Human mothers do something that other primates aren't required to do: pass disproportionately enormous heads though their birth canals.
In Genesis, after early humans eat from the Tree of Knowledge they're condemned to painful childbirth. In a sense, Genesis is accurate. Relentlessly accumulating knowledge, our brains have evolved faster than our bodies, and human heads are almost too large to pass through human bodies. Until the last hundred years or so, childbirth was the principle cause of women's death.
In the not terribly distant past, an expectant mother on the cusp of childbirth was admitted to the hospital in advance, then stayed at the hospital several days afterward. All in all, it was about a week.

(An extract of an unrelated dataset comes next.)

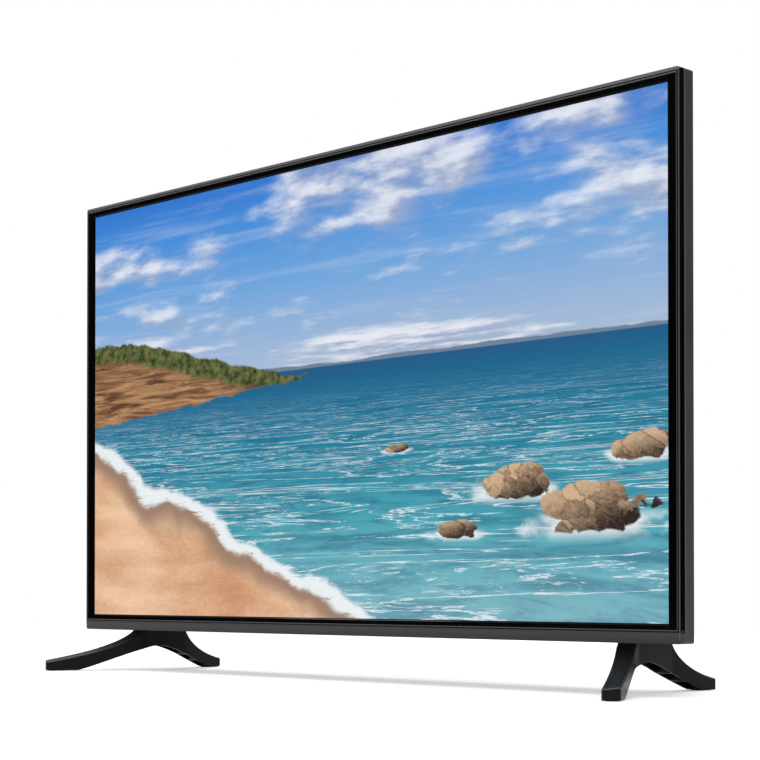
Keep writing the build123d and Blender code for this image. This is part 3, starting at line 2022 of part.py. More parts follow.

All in all, that seems pretty reasonable. And civilized. It was going to be the last break she'd get for a couple of years.
Then women entered the workforce en masse and started competing directly with men. Now an expectant mother arrives at the hospital when labor begins, and is sent home a day after labor ends.
I'm thinking about this because of an essay that I read here (http://www.independent.co.uk/opinion/commentators/amy-jenkins-give-birth-and-feel-the-power-1242496.html) about the French Minister of Justice Rachida Dati, seen here beside President Sarkozy. Five days after her c-section, she's back at work.
Okay, that lady is one tough hombre, and you can tell by her steely gaze she probably has chunks of people like Sarah Palin in her stool. How many dudes would show up to work five farking days after having surgery that severed their abdominal muscles and opened an internal organ? "Weaker sex" indeed. So I take back the hombre thing. That's by definition beyond hombre.
But in the interest of acting as civilized people, can we all agree that this isn't necessary or any kind of reasonable standard that folks should be expected to meet?
We seem to be in a terrible rush to return to serfdom.